* **WRITTEN TASK**: From the line containing "obj.data.transform(world)" to the end of the listing, write out every line exactly; leave out everything else.

* **SUPPLIED MATERIAL**:
···
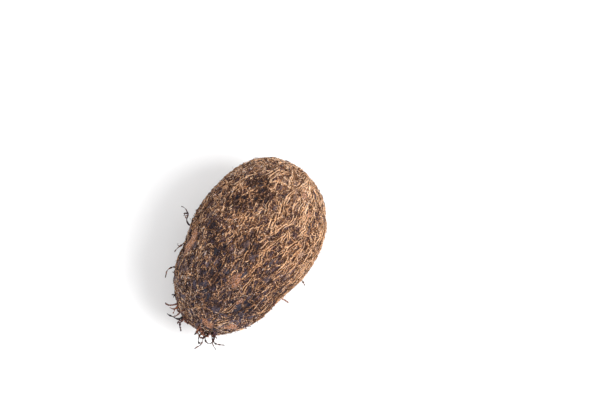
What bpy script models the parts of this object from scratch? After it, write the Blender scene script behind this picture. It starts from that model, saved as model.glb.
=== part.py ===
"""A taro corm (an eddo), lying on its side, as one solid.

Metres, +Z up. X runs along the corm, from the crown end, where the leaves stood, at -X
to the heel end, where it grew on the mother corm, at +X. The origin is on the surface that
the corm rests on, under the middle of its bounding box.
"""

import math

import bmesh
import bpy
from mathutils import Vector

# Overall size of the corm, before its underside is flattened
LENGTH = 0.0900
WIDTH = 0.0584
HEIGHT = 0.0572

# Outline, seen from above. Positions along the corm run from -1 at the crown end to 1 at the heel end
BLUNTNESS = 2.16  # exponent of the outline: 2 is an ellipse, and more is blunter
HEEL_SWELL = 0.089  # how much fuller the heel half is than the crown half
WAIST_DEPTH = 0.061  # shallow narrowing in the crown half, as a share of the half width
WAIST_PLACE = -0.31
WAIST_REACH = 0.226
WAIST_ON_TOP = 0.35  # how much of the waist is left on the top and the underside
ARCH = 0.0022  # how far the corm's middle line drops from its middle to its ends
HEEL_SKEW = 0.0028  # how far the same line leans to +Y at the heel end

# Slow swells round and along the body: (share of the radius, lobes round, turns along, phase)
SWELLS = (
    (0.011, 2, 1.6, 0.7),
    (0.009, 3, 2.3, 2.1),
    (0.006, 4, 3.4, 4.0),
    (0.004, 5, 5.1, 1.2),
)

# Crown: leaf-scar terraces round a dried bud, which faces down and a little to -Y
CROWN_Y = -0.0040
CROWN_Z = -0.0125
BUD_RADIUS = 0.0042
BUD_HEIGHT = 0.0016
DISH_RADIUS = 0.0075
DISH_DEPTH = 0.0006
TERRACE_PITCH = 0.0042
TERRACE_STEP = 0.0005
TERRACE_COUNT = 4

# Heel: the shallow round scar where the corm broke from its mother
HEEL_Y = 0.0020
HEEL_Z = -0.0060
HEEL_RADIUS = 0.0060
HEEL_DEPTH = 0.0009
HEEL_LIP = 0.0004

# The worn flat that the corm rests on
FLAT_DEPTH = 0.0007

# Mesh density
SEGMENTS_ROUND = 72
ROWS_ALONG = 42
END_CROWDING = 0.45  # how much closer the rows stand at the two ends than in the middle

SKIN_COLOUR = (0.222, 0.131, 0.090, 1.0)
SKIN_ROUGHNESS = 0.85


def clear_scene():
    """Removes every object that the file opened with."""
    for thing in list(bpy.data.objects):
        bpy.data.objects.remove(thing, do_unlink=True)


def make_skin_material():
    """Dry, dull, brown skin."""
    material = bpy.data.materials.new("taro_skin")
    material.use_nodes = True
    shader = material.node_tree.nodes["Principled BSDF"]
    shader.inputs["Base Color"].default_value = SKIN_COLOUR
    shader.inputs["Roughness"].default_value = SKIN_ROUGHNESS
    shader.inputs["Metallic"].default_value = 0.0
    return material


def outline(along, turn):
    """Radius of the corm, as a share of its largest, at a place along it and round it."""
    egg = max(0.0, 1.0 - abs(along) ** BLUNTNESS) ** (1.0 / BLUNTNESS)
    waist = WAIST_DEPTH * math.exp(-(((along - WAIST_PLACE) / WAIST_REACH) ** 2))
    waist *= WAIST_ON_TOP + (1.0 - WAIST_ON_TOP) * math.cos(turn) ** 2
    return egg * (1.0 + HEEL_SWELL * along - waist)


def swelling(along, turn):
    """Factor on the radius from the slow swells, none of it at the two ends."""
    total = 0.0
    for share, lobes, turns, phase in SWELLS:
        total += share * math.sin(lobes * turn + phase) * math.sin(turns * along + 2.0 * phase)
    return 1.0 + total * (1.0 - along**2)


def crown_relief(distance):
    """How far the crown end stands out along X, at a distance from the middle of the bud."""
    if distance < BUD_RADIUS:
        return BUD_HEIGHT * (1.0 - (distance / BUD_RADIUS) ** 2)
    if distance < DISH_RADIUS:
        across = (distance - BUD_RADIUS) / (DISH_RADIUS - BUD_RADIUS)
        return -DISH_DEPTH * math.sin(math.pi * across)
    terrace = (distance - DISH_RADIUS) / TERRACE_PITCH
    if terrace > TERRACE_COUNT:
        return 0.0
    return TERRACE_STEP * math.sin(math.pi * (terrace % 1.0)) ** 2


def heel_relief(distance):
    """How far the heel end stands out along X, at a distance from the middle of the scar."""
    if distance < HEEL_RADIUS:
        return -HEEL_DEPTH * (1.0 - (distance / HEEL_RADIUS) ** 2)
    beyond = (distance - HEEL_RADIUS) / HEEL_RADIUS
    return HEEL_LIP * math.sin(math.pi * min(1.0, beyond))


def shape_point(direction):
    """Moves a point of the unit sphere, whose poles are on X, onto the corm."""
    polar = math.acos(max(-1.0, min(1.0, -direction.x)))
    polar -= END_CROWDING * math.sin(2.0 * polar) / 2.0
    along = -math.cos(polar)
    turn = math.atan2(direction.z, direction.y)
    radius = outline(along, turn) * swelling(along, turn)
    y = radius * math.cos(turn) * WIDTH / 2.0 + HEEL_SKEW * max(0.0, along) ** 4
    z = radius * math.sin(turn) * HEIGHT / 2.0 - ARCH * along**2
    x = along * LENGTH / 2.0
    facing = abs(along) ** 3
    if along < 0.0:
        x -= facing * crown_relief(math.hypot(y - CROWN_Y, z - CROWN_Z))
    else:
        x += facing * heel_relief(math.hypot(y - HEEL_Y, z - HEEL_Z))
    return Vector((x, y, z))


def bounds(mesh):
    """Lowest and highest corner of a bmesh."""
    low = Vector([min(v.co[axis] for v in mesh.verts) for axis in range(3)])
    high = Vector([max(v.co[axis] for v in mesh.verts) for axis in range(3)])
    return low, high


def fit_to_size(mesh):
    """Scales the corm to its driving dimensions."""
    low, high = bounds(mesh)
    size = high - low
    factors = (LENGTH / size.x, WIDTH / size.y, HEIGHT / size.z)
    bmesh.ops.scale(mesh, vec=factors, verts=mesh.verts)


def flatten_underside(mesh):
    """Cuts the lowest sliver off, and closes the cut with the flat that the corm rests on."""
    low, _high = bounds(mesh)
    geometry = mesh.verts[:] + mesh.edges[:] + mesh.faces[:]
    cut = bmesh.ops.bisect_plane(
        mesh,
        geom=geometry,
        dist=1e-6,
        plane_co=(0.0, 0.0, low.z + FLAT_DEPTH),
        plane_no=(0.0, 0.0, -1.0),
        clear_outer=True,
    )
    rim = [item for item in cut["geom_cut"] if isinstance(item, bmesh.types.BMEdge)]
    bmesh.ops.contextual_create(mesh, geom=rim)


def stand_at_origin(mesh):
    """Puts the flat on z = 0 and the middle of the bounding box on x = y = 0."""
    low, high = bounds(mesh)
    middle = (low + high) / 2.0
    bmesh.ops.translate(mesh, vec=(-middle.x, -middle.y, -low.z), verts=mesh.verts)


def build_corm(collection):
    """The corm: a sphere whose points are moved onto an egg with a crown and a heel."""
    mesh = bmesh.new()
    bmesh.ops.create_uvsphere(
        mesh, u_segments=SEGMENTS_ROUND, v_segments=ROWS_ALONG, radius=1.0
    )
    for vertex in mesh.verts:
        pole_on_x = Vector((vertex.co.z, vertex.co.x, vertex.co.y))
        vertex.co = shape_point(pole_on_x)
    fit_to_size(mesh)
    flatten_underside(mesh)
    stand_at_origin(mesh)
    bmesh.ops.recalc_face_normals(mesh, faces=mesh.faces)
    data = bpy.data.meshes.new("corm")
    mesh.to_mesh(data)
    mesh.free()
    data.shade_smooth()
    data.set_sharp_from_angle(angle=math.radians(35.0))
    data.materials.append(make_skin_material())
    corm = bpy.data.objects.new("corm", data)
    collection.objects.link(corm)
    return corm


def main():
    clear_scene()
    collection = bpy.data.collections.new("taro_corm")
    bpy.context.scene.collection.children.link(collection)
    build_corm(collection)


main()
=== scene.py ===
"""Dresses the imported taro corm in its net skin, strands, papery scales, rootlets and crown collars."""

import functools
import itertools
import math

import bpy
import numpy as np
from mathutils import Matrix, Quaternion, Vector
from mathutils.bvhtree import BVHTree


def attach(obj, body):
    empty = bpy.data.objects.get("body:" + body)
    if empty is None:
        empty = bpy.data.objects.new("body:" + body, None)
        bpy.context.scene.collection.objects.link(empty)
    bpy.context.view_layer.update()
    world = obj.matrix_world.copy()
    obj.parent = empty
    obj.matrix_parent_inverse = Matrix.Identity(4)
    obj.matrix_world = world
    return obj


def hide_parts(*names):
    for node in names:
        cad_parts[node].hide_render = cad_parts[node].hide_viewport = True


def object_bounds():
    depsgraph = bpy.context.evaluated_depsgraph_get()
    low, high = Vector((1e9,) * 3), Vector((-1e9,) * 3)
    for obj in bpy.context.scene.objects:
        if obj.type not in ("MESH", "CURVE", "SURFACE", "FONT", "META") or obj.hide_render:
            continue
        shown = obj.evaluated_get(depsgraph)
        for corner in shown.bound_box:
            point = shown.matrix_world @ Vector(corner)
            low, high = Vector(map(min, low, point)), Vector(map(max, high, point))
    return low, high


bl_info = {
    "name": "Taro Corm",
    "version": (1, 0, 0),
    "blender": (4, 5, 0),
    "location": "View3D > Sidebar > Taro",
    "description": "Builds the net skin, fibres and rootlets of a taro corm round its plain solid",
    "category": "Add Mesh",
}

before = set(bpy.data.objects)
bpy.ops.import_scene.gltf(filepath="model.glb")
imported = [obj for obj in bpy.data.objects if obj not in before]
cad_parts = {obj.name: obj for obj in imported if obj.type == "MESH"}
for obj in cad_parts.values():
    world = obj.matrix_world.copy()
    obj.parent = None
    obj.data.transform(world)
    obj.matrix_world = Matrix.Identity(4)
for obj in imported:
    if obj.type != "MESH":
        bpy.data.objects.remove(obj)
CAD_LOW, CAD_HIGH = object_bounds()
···
* **FINAL ANSWER**:
    obj.data.transform(world)
    obj.matrix_world = Matrix.Identity(4)
for obj in imported:
    if obj.type != "MESH":
        bpy.data.objects.remove(obj)
CAD_LOW, CAD_HIGH = object_bounds()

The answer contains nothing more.